Show, in full, each line of the data that contains "part".

===== INFORMATION SUPPLIED =====

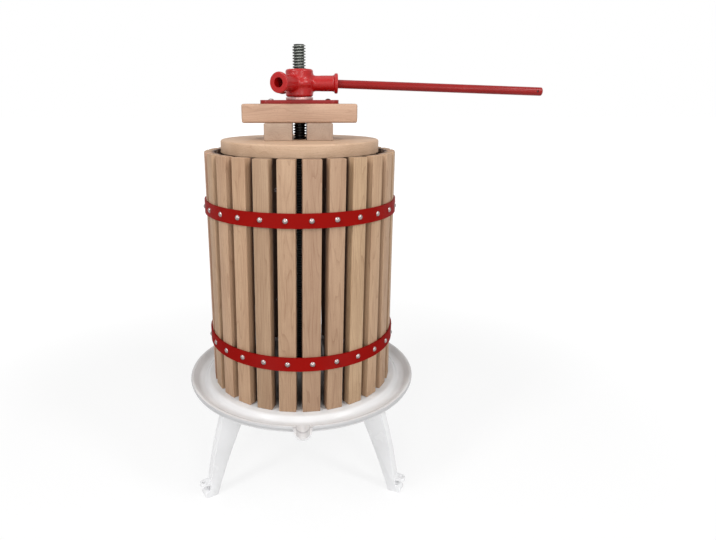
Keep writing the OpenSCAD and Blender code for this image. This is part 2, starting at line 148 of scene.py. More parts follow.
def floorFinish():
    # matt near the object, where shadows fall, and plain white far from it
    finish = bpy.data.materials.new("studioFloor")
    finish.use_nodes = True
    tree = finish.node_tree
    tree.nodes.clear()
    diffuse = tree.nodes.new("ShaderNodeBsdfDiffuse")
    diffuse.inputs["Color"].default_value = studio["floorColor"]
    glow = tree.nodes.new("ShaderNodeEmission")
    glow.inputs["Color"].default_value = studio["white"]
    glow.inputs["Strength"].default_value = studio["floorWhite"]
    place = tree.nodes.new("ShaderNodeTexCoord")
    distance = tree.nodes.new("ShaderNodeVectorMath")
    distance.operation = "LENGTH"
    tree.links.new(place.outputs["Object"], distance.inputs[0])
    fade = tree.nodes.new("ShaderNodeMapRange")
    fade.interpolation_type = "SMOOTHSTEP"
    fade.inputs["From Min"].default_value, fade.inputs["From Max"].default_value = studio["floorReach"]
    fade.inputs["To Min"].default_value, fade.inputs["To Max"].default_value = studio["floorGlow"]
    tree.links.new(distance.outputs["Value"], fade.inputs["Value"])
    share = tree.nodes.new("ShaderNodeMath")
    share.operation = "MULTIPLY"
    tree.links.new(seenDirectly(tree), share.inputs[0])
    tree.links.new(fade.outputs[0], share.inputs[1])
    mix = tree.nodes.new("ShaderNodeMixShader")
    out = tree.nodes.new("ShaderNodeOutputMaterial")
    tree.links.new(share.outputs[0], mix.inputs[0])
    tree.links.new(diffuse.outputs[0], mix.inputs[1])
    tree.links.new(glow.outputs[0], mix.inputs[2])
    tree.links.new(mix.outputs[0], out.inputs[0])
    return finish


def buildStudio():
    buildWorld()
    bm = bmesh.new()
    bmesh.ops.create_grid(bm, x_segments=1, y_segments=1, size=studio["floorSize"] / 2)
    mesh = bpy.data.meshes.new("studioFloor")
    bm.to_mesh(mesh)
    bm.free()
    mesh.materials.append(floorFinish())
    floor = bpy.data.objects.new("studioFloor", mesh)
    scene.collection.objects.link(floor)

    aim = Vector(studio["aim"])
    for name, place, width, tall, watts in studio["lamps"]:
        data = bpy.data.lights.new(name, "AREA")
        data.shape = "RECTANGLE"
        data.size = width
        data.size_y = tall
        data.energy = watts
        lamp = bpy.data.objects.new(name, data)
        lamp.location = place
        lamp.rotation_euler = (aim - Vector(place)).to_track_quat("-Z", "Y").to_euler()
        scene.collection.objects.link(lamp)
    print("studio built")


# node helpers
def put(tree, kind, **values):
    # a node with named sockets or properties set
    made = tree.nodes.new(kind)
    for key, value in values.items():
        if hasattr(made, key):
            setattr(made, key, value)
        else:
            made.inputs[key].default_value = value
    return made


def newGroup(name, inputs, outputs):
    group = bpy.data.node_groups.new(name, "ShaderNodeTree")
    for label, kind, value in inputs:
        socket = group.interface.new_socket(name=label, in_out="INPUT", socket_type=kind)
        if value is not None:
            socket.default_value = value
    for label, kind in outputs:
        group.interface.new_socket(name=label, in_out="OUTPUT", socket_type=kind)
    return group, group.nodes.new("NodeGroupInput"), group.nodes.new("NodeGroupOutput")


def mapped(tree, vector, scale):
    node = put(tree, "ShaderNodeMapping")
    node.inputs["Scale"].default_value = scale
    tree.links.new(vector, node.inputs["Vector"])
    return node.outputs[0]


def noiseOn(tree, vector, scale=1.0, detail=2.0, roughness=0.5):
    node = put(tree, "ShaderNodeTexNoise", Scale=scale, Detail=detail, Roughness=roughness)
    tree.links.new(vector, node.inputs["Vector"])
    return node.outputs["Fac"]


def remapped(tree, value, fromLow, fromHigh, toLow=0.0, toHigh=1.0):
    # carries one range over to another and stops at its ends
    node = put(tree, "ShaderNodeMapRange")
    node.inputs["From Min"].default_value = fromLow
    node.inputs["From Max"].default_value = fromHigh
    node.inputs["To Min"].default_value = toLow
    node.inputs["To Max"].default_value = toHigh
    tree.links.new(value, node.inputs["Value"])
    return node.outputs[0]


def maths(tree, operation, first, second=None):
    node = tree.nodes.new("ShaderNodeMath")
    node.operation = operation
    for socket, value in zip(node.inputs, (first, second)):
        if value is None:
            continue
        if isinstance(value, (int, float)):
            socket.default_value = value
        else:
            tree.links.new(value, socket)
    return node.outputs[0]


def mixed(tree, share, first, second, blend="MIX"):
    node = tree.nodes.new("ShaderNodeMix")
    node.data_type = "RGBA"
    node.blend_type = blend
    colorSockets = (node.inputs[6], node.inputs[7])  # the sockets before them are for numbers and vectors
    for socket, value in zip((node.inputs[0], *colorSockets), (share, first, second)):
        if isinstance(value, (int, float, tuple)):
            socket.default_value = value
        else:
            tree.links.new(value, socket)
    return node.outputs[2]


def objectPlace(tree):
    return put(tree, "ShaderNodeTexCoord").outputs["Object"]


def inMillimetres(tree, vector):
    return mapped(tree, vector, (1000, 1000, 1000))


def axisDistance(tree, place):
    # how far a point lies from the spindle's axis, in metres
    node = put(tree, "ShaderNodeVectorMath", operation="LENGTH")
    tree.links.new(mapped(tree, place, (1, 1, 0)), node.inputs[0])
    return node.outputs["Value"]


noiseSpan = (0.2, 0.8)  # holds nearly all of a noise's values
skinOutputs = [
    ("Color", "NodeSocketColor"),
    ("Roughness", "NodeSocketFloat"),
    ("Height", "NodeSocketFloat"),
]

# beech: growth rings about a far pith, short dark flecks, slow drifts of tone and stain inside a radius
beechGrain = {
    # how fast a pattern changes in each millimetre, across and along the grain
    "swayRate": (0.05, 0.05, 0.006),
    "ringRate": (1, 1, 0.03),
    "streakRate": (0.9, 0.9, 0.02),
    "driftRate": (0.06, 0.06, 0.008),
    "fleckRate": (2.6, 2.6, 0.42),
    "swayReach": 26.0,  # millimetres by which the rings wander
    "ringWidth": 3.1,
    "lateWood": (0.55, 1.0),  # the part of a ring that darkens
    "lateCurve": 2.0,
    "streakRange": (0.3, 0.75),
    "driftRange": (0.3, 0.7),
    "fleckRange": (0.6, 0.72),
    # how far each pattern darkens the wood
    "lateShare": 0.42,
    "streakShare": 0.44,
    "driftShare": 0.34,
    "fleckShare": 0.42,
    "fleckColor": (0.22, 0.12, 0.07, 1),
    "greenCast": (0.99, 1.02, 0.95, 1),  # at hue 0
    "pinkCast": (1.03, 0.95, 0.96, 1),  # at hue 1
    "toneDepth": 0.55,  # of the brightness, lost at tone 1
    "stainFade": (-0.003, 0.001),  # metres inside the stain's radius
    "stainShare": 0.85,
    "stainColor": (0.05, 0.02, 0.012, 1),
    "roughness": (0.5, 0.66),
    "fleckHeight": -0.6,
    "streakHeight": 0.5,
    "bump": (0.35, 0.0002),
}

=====
===== INFORMATION SUPPLIED =====

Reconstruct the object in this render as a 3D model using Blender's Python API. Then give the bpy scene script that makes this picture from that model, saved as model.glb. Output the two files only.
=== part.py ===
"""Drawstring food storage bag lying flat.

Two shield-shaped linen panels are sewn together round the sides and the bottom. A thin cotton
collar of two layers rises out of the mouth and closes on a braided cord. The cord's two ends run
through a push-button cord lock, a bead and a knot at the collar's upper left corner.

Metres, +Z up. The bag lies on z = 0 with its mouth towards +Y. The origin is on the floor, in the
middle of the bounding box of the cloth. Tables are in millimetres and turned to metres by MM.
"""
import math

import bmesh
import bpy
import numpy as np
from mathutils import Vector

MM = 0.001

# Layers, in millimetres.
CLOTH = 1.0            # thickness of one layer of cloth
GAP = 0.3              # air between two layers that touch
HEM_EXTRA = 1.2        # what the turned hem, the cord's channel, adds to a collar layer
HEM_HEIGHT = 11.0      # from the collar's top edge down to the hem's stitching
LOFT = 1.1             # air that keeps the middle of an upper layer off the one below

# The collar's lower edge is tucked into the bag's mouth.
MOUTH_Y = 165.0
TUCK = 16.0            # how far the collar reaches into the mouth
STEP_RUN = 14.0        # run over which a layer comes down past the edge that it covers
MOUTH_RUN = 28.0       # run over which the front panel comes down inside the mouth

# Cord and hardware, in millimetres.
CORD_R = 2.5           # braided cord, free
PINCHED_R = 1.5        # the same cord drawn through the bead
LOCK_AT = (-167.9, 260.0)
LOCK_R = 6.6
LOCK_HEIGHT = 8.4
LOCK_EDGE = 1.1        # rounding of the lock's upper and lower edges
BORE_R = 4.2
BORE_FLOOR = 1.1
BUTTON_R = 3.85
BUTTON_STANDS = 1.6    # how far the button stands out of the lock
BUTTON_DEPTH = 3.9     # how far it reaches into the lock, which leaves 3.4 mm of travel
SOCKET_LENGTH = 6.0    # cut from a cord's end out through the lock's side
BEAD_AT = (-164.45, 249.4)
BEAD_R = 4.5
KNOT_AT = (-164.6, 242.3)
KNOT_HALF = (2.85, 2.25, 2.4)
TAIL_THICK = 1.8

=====

→ **RESULT FOR THIS TASK**
Keep writing the OpenSCAD and Blender code for this image. This is part 2, starting at line 148 of scene.py. More parts follow.
    "lateWood": (0.55, 1.0),  # the part of a ring that darkens
=== part.py ===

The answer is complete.